Entries shown:

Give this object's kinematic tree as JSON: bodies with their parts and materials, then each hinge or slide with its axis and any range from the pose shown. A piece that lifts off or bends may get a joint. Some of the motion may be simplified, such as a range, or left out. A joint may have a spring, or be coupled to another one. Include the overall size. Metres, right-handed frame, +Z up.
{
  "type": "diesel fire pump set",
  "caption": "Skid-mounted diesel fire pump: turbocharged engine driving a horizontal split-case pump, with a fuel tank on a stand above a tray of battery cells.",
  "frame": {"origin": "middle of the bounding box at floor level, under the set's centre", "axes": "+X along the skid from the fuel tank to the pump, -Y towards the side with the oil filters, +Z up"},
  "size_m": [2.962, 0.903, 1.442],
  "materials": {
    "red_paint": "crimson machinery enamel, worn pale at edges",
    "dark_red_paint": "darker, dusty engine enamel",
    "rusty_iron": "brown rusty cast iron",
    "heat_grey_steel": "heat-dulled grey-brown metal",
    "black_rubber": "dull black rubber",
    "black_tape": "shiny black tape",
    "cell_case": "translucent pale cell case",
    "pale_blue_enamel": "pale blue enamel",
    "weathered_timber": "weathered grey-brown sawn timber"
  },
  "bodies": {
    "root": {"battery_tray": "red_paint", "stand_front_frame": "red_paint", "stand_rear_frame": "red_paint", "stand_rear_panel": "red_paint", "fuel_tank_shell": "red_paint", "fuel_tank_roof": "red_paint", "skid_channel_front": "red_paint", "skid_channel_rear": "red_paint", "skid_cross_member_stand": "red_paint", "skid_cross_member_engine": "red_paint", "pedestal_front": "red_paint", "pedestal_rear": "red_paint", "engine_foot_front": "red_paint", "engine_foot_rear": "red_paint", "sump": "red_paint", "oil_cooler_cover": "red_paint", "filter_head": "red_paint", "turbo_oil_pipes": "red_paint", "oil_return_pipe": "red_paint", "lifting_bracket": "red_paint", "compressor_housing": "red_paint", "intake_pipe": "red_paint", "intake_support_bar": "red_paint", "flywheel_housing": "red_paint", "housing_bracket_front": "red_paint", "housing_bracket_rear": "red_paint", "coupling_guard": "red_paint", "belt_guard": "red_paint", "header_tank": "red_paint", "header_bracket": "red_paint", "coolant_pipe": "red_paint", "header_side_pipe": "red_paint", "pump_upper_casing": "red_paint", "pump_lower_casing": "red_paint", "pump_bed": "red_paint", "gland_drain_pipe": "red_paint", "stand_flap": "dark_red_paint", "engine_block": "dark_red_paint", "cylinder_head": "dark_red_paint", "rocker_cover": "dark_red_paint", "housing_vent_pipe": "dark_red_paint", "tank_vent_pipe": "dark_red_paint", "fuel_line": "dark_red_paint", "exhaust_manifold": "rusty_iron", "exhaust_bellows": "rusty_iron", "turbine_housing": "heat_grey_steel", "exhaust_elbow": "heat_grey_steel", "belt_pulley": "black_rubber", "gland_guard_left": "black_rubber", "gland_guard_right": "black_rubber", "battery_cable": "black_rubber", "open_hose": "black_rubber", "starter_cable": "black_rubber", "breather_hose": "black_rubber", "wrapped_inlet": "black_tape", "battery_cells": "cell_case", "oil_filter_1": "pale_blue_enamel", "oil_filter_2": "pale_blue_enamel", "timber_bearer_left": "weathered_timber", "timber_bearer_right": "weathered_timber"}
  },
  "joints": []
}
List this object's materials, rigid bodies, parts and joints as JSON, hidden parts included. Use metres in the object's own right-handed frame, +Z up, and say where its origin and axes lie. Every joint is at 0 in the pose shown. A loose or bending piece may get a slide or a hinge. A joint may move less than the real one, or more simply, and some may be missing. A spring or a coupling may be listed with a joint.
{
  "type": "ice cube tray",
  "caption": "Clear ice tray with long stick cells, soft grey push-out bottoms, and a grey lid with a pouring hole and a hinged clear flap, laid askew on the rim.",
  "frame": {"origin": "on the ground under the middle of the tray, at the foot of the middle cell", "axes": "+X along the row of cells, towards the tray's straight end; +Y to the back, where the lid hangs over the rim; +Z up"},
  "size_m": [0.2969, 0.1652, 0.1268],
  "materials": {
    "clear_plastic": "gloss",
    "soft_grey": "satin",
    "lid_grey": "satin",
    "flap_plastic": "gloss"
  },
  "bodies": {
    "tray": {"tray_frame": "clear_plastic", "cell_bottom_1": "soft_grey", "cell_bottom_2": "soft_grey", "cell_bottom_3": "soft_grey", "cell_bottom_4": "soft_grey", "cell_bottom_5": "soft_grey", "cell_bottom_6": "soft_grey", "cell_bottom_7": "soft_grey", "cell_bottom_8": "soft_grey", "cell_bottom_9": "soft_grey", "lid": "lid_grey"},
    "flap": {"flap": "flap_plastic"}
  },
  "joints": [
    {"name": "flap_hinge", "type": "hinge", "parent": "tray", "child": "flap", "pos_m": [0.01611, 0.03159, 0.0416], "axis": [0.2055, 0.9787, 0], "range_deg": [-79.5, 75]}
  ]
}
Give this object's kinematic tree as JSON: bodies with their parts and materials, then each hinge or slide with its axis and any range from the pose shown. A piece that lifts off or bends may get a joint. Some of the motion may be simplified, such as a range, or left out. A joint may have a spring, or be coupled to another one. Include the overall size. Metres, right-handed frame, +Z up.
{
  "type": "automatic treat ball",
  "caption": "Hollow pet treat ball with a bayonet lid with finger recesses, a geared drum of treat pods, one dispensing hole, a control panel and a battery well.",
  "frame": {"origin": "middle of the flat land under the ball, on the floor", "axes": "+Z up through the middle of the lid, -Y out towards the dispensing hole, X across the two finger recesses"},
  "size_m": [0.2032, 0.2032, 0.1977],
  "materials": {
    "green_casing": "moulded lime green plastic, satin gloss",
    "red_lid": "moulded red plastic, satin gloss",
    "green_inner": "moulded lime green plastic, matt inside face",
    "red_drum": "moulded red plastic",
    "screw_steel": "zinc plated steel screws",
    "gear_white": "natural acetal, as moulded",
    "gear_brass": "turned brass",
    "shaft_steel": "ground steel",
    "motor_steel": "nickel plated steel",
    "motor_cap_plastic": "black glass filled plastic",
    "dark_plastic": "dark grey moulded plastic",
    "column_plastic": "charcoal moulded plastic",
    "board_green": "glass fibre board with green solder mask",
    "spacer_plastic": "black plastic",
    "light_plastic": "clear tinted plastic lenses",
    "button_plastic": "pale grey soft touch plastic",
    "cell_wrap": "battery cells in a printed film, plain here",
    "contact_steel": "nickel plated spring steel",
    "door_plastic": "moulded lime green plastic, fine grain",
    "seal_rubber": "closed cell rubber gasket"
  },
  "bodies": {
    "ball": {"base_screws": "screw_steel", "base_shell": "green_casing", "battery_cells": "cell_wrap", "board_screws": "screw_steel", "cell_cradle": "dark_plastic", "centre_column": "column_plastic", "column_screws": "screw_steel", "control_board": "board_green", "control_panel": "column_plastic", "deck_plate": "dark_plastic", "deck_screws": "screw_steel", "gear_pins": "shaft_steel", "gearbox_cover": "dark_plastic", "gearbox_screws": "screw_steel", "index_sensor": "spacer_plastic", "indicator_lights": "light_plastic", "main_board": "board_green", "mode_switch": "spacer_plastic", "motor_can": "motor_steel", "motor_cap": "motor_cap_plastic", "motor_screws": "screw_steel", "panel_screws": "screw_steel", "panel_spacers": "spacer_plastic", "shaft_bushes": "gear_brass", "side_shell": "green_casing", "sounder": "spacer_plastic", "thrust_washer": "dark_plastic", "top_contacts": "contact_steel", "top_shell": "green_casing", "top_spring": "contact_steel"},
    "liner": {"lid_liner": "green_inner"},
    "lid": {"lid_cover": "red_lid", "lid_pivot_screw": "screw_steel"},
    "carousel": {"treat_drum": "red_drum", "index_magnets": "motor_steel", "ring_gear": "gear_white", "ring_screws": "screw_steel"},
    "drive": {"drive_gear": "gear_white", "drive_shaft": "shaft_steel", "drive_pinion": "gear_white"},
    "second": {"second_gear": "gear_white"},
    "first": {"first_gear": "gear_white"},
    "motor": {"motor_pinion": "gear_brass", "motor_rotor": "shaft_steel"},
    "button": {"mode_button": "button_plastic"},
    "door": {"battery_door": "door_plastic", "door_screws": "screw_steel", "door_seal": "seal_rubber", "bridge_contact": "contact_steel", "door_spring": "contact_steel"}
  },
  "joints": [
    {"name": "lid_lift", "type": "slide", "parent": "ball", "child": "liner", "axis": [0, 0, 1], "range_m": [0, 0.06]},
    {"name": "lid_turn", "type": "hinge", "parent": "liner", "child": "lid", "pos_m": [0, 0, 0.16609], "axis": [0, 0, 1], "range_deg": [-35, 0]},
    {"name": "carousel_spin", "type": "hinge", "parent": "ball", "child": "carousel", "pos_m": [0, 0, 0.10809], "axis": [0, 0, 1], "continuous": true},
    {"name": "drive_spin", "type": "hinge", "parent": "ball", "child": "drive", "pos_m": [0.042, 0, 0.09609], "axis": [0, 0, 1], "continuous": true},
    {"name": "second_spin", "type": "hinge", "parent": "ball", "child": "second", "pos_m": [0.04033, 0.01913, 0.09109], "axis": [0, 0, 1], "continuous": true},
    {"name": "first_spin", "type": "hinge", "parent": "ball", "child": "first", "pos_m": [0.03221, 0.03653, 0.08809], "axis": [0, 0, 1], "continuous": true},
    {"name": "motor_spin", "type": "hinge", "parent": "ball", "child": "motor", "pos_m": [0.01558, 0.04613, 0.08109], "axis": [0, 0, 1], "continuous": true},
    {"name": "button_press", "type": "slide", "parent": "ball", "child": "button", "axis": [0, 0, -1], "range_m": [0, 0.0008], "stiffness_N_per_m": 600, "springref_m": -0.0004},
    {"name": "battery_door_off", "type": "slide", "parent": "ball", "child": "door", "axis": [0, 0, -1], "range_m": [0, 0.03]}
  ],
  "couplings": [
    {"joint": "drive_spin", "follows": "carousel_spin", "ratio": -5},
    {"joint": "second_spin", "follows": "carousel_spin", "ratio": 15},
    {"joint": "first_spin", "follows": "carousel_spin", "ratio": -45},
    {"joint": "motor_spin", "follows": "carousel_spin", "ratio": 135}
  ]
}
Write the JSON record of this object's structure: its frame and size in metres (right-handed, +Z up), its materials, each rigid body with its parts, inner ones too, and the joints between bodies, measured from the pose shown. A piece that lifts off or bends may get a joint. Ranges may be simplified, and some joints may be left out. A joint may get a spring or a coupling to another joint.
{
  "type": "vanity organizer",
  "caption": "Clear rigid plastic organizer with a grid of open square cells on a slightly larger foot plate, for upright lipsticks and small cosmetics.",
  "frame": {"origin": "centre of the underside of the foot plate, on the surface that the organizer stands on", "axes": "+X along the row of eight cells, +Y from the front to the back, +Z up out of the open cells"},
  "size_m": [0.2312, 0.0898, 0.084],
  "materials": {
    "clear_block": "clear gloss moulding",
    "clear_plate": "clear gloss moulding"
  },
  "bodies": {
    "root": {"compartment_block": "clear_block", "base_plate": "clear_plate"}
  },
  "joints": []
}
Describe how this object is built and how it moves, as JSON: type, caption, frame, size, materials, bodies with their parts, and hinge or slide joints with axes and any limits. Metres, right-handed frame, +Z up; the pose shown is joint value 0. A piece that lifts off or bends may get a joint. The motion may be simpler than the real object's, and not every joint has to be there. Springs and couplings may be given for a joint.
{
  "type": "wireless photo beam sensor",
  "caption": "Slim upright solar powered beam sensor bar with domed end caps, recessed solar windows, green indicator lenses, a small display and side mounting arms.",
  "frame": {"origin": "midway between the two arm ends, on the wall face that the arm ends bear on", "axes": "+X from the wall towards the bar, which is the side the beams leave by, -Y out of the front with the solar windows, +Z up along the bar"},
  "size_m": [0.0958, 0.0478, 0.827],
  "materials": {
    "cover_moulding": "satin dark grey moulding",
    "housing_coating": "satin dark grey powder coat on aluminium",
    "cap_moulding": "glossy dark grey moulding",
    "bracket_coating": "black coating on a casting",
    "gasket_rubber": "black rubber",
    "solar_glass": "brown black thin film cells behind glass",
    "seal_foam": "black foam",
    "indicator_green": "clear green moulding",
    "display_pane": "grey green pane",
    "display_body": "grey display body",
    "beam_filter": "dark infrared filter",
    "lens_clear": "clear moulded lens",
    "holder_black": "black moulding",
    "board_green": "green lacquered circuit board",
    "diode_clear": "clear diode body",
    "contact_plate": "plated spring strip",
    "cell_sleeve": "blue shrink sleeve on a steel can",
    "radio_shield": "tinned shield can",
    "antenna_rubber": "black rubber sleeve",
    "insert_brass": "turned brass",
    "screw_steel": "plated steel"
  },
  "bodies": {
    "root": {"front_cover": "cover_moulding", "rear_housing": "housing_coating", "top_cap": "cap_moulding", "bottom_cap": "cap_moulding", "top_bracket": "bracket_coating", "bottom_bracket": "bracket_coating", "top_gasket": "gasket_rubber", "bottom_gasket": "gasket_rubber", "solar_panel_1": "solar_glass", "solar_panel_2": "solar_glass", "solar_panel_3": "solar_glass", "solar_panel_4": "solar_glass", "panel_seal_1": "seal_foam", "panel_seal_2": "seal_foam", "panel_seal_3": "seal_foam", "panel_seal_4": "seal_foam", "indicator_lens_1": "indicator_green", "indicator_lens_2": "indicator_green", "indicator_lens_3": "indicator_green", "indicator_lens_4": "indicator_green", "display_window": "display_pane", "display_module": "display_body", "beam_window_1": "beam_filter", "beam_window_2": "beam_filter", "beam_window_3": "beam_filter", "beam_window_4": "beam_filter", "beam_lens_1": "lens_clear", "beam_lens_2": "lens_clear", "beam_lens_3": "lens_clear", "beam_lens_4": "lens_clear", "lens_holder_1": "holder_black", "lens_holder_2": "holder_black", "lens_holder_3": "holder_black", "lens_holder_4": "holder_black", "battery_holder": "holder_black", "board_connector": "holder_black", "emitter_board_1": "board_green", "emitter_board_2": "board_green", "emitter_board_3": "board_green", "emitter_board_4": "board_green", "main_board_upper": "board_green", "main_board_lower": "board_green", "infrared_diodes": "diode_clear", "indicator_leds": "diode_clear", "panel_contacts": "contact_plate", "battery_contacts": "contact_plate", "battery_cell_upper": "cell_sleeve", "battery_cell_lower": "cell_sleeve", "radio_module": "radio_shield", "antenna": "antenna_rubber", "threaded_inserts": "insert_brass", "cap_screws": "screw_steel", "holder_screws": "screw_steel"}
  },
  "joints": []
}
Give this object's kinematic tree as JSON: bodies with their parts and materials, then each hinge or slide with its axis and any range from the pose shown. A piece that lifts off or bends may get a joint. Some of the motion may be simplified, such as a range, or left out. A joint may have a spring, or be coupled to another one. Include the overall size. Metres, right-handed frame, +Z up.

Task requirements: Single out each line of the records above with the string "couplings" in it, and copy it.

Answer to this problem:
  "couplings": [
Describe how this object is built and how it moves, as JSON: type, caption, frame, size, materials, bodies with their parts, and hinge or slide joints with axes and any limits. Metres, right-handed frame, +Z up; the pose shown is joint value 0. A piece that lifts off or bends may get a joint. The motion may be simpler than the real object's, and not every joint has to be there. Springs and couplings may be given for a joint.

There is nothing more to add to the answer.